Does the grinder count toward the setup cost?
Yes — enter your combined machine + grinder spend as the "setup cost" above. A grinder is not optional for good espresso (pre-ground coffee stales and channels badly under pressure), so leaving it out would understate what you actually need to spend and overstate how fast you break even. If you already own a capable grinder, subtract its value from the machine price instead.
What if I don't drink espresso every day?
Set "café drinks per week" to whatever your real habit is — the calculator doesn't assume daily use. A lighter habit simply means smaller weekly savings and a longer (or, honestly, sometimes nonexistent) break-even. That's the whole point of the honesty guard built into this tool: it will tell you plainly when a setup never pays back at your usage, rather than stretching the math to sound better than it is.

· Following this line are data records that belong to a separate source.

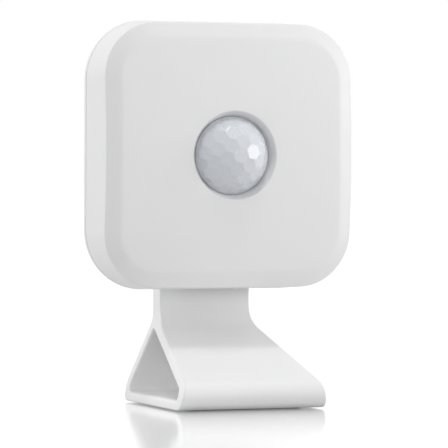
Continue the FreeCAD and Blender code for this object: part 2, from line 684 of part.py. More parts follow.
def stand():
    lean = (HEEL_Y - STEM_REAR) / (REAR_BEND_Z - BASE_LIFT)
    outline = [(STEM_FRONT, STEM_TOP, STEM_TOP_EDGE_R),
               (STEM_FRONT, ramp_height(STEM_FRONT), KNEE_R),
               (RAMP_FOOT_Y, BASE_LIFT, FOOT_R),
               (HEEL_Y, BASE_LIFT, HEEL_R),
               (STEM_REAR, REAR_BEND_Z, REAR_BEND_R),
               (STEM_REAR, STEM_TOP, STEM_TOP_EDGE_R)]
    half = BASE_WIDTH / 2 + 1
    loop = Part.Face(rounded_outline(outline, side_view))
    loop.translate(V(-half, 0, 0))
    loop = loop.extrude(V(2 * half, 0, 0))
    floor = BASE_LIFT + FLOOR_T
    inner_rear = STEM_REAR - LEG_T
    toe_y = RAMP_FOOT_Y + (floor - ramp_height(RAMP_FOOT_Y, RAMP_T)) / SLOPE
    apex_z = ramp_height(inner_rear, RAMP_T)
    opening = [(inner_rear, apex_z, APEX_R),
               (toe_y, floor, TOE_R),
               (inner_rear + (apex_z - floor) * lean, floor, HEEL_INNER_R)]
    hole = Part.Face(rounded_outline(opening, side_view))
    hole.translate(V(-half - 1, 0, 0))
    hole = hole.extrude(V(2 * half + 2, 0, 0))
    loop = loop.cut(hole)
    right = [(STEM_WIDTH / 2, STEM_TOP + 0.01, STEM_CORNER_R),
             (STEM_WIDTH / 2, FLARE_TOP, FLARE_BLEND_R),
             (KNUCKLE_WIDTH / 2, KNUCKLE_Z, FLARE_BLEND_R),
             (BASE_WIDTH / 2, 0, 0)]
    outline = right + [(-x, z, radius) for x, z, radius in reversed(right)]
    front = Part.Face(rounded_outline(outline, front_view))
    front.translate(V(0, -30, 0))
    ribbon = loop.common(front.extrude(V(0, 60, 0)))
    across = PAD_WIDTH / 2 + PAD_GAP
    along = PAD_LENGTH / 2 + PAD_GAP
    ribbon = ribbon.cut(block(-across, across, -along, along, 0, PAD_T))
    neck_front = STEM_FRONT - RAIL_NECK_T
    neck = block(-RAIL_NECK / 2, RAIL_NECK / 2, neck_front - 0.1, STEM_FRONT + 0.2, RAIL_BOTTOM, RAIL_TOP)
    head = block(-RAIL_HEAD / 2, RAIL_HEAD / 2, neck_front - RAIL_HEAD_T, neck_front, RAIL_BOTTOM, RAIL_TOP)
    return ribbon.fuse(neck).fuse(head).removeSplitter()


def foot_pad():
    pad = block(-PAD_WIDTH / 2, PAD_WIDTH / 2, -PAD_LENGTH / 2, PAD_LENGTH / 2, 0, PAD_T)
    upright = edges_where(pad, lambda e: e.BoundBox.ZLength > PAD_T - 0.01)
    return pad.makeFillet(PAD_CORNER_R, upright)


# ---------------------------------------------------------------- write every piece
PIECES = {
    "stand": stand,
    "foot_pad": foot_pad,
    "rear_cover": rear_cover,
    "front_cover": front_cover,
    "fresnel_lens": fresnel_lens,
    "lens_retainer": lens_retainer,
    "sensor_shroud": sensor_shroud,
    "circuit_board": circuit_board,
    "pir_base": pir_base,
    "pir_can": pir_can,
    "pir_window": pir_window,
    "radio_shield": radio_shield,
    "radio_chip": radio_chip,
    "chip_antenna": chip_antenna,
    "radio_crystal": radio_crystal,
    "clock_crystal": clock_crystal,
    "signal_amplifier": signal_amplifier,
    "memory_chip": memory_chip,
    "thermistor": thermistor,
    "resistors": resistors,
    "capacitors": capacitors,
    "bulk_capacitor": bulk_capacitor,
    "inductor": inductor,
    "battery_holder": battery_holder,
    "positive_clip": positive_clip,
    "negative_contact": negative_contact,
    "cell_can": cell_can,
    "cell_gasket": cell_gasket,
    "cell_cap": cell_cap,
    "switch_base": switch_base,
    "switch_cover": switch_cover,
    "switch_plunger": switch_plunger,
    "board_screws": board_screws,
}


def main():
    for name, maker in PIECES.items():
        shape = maker()
        shape.exportStep("parts/" + name + ".step")
        box = shape.BoundBox
        print(name, shape.isValid(), "solids", len(shape.Solids), "volume", round(shape.Volume, 2),
              "y", round(box.YMin, 2), round(box.YMax, 2), "z", round(box.ZMin, 2), round(box.ZMax, 2))


main()
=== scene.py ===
import math

import bmesh
import bpy
from mathutils import Matrix, Vector
from mathutils.geometry import delaunay_2d_cdt


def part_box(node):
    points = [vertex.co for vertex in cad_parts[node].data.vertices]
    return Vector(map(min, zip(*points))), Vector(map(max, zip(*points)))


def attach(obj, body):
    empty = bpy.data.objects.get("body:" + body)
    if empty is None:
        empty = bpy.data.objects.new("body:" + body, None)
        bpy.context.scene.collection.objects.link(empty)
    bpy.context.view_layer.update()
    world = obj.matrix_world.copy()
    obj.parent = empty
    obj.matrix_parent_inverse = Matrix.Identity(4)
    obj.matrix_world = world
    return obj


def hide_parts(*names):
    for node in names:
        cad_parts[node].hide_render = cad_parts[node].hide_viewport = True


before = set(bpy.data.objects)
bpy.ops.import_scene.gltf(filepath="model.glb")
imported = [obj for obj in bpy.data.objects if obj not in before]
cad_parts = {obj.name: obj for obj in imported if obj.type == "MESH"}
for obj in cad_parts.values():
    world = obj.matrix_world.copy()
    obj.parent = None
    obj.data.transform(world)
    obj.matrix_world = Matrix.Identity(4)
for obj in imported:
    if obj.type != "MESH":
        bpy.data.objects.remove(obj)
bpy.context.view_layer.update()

MM = 0.001

# ---------------------------------------------------------------- places, from the frame
BOARD_LOW, BOARD_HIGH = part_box("circuit_board")
BOARD_DEPTH = 5.9                       # the board's front lies this far behind the face, mm
FACE_Y = BOARD_LOW.y / MM - BOARD_DEPTH
LENS_LOW, LENS_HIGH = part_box("fresnel_lens")
HEAD_Z = (LENS_LOW.z + LENS_HIGH.z) / 2 / MM
AIM_DEPTH = 0.49                        # the camera is placed about a point this far behind the face
HEAD_CENTRE = Vector((0, (FACE_Y + AIM_DEPTH) * MM, HEAD_Z * MM))
CELL_LOW, CELL_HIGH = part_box("cell_can")

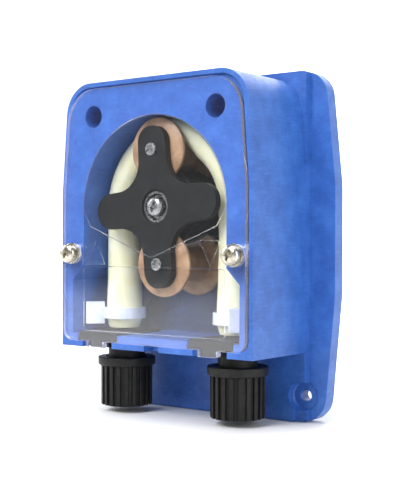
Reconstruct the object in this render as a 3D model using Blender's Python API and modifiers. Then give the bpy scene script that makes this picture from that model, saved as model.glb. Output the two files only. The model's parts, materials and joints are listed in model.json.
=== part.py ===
"""Panel-mounted peristaltic dosing pump with a clear front cover.

The pump head stands in front of a panel and its gearmotor reaches through a
cut-out behind it.  A hose is bent over the top of a round track, and two
flanged rollers squeeze it.  The motor shaft carries a friction wheel that
turns the roller cores, the rollers walk along the squeezed hose, and so they
carry the rotor round on its two ball bearings.

Blender units are metres, +Z is up, and -Y looks out of the clear cover.  The
origin lies on the back plane of the mounting plate, halfway between the two
mounting holes.  Every piece hangs on an empty on the rotor axis, in the plane
of the casing's front rim, so in the code below y is the depth behind that rim
and z is the height above the rotor axis.
"""

import math

import bmesh
import bpy

MM = 0.001
GAP = 0.3 * MM                 # clearance between touching pieces
OVERCUT = 0.5 * MM             # how far a cutter runs past the face that it opens
WELD = 0.001 * MM              # points this close are one
FLAT_ANGLE = 0.001             # faces that meet at less than this lie in one plane

# --- casing and mounting plate -------------------------------------------------
PUMP_DEPTH = 47.0 * MM         # front rim to the back plane of the plate
CASE_HALF = 50.0 * MM          # half width of the casing
CASE_TOP = 52.9 * MM
CASE_BOTTOM = -59.1 * MM
CASE_TAPER_START = 7.0 * MM    # above this height the sides lean inwards
CASE_TAPER = 3.4 * MM          # how far each side leans in at the top
CASE_CORNER = 13.5 * MM
LIP = 1.9 * MM                 # wall that frames the cover
SIDE_BLEND = 60.0 * MM         # radius where a side starts to lean

PAD_THICKNESS = 9.5 * MM       # raised centre of the plate
STRIP_THICKNESS = 6.0 * MM     # side strips of the plate
STRIP_WIDTH = 11.8 * MM
PAD_FACE = PUMP_DEPTH - PAD_THICKNESS
STRIP_FACE = PUMP_DEPTH - STRIP_THICKNESS
PLATE_HALF = CASE_HALF + STRIP_WIDTH
PLATE_TAPER = 4.8 * MM
PLATE_TOP = CASE_TOP + 2.5 * MM
PLATE_BOTTOM = CASE_BOTTOM - 28.5 * MM
PLATE_WAIST_TOP = 9.0 * MM
PLATE_WAIST_BOTTOM = -36.5 * MM
PLATE_CORNER = 11.0 * MM

HOLE_X = CASE_HALF - 1.8 * MM  # mounting holes
HOLE_DROP = 18.0 * MM - CASE_BOTTOM              # rotor axis down to the mounting holes
HOLE_RADIUS = 2.25 * MM
HOLE_RECESS_RADIUS = 6.0 * MM
HOLE_RECESS_SINK = 0.5 * MM    # how far the recess goes below the side strips
DRIP_NOTCH_DEPTH = 1.7 * MM    # notch from each recess down to the plate's lower edge
DRIP_NOTCH_HALF = 2.5 * MM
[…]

Do milk drinks change the math?
Yes, in both directions. At home, milk adds a small per-drink cost (the "milk cost per drink" input above, $0.30 by default) that scales with how many of your drinks include it. At a café, milk drinks (lattes, cappuccinos) usually cost MORE than a straight espresso — so if your "café price" already reflects mostly milk drinks, your home savings can be even bigger than a black-espresso comparison would suggest. Adjust "milk share" above to match your actual order.
What if my home espresso setup never pays for itself?
It can happen, and this calculator is built to say so honestly rather than hide it. If your weekly home cost equals or exceeds your café comparison — an expensive machine paired with a very light habit, or an oversized, heavily-milked home drink priced against a bargain café coffee — the break-even readout shows "Never at this usage" instead of a fabricated month. Our own worked example below (a $5,000 setup, light 3-drinks-a-week habit, giant 40g dose) shows exactly this case: a projected 5-year loss of about -$9,914.